You sang on the Michael Schenker Group [MSG] album Assault Attack. Obviously things went pear shaped for reasons that we won’t discuss but you’ve reunited with Michael now, which is great.

Yeah, I’ve just been on tour with him and have gone straight into rehearsals with Alcatrazz here at home. We were on the road for about five weeks so it was just over a month travelling on a bus. It was gruelling because I cannot sleep on tour buses. Those bunks are like coffins; it is just uncomfortable so there were a few sleepless nights. But to play with Michael on stage again is a fantastic thing. It is so great to see this guy and he has put a great show together with three other singers who have made albums with him. I made one album with him, Robin McAuley made a couple of albums with him, Doogie White made one album with him and of course there is Gary Barden who was the first singer in the MSG line-up. So, we are all there and we do our bits from the albums we recorded with him.

Sounds excellent. Michael is so influential on a lot of players including high profile ones like Kirk Hammett of Metallica. Schenker is underrated to an extent.
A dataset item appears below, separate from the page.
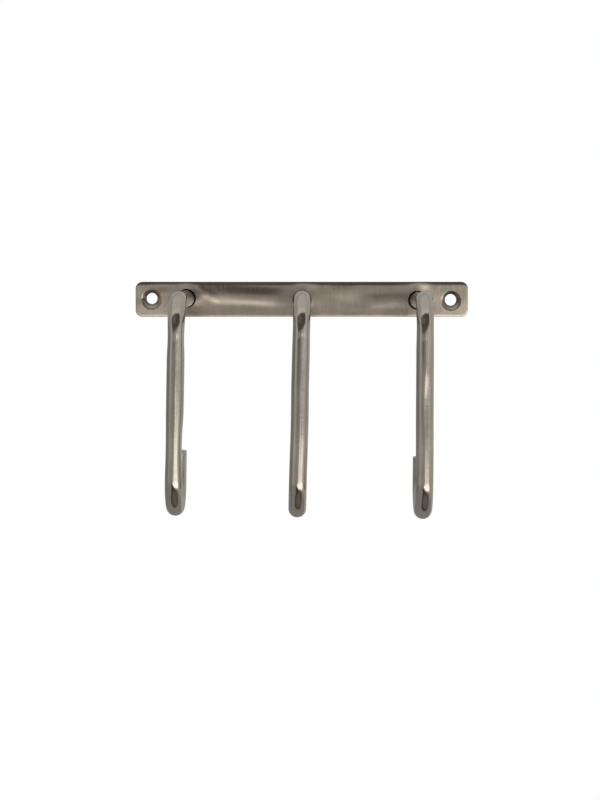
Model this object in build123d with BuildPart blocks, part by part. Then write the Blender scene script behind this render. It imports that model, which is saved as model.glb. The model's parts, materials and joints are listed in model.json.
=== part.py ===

Oh very much so, I think that he is very underrated.  He is a very different kind of player but you can always spot him. There is something about the way that he plays that is not like anyone else, like a lot of guitar players. He is not the guy that would go, ‘widdly widdly’ for the sake of doing that, he will actually play melodic parts in songs and I think that is where he shines. He is a great player and always has been so to work with him again has been fantastic because I admire him very much.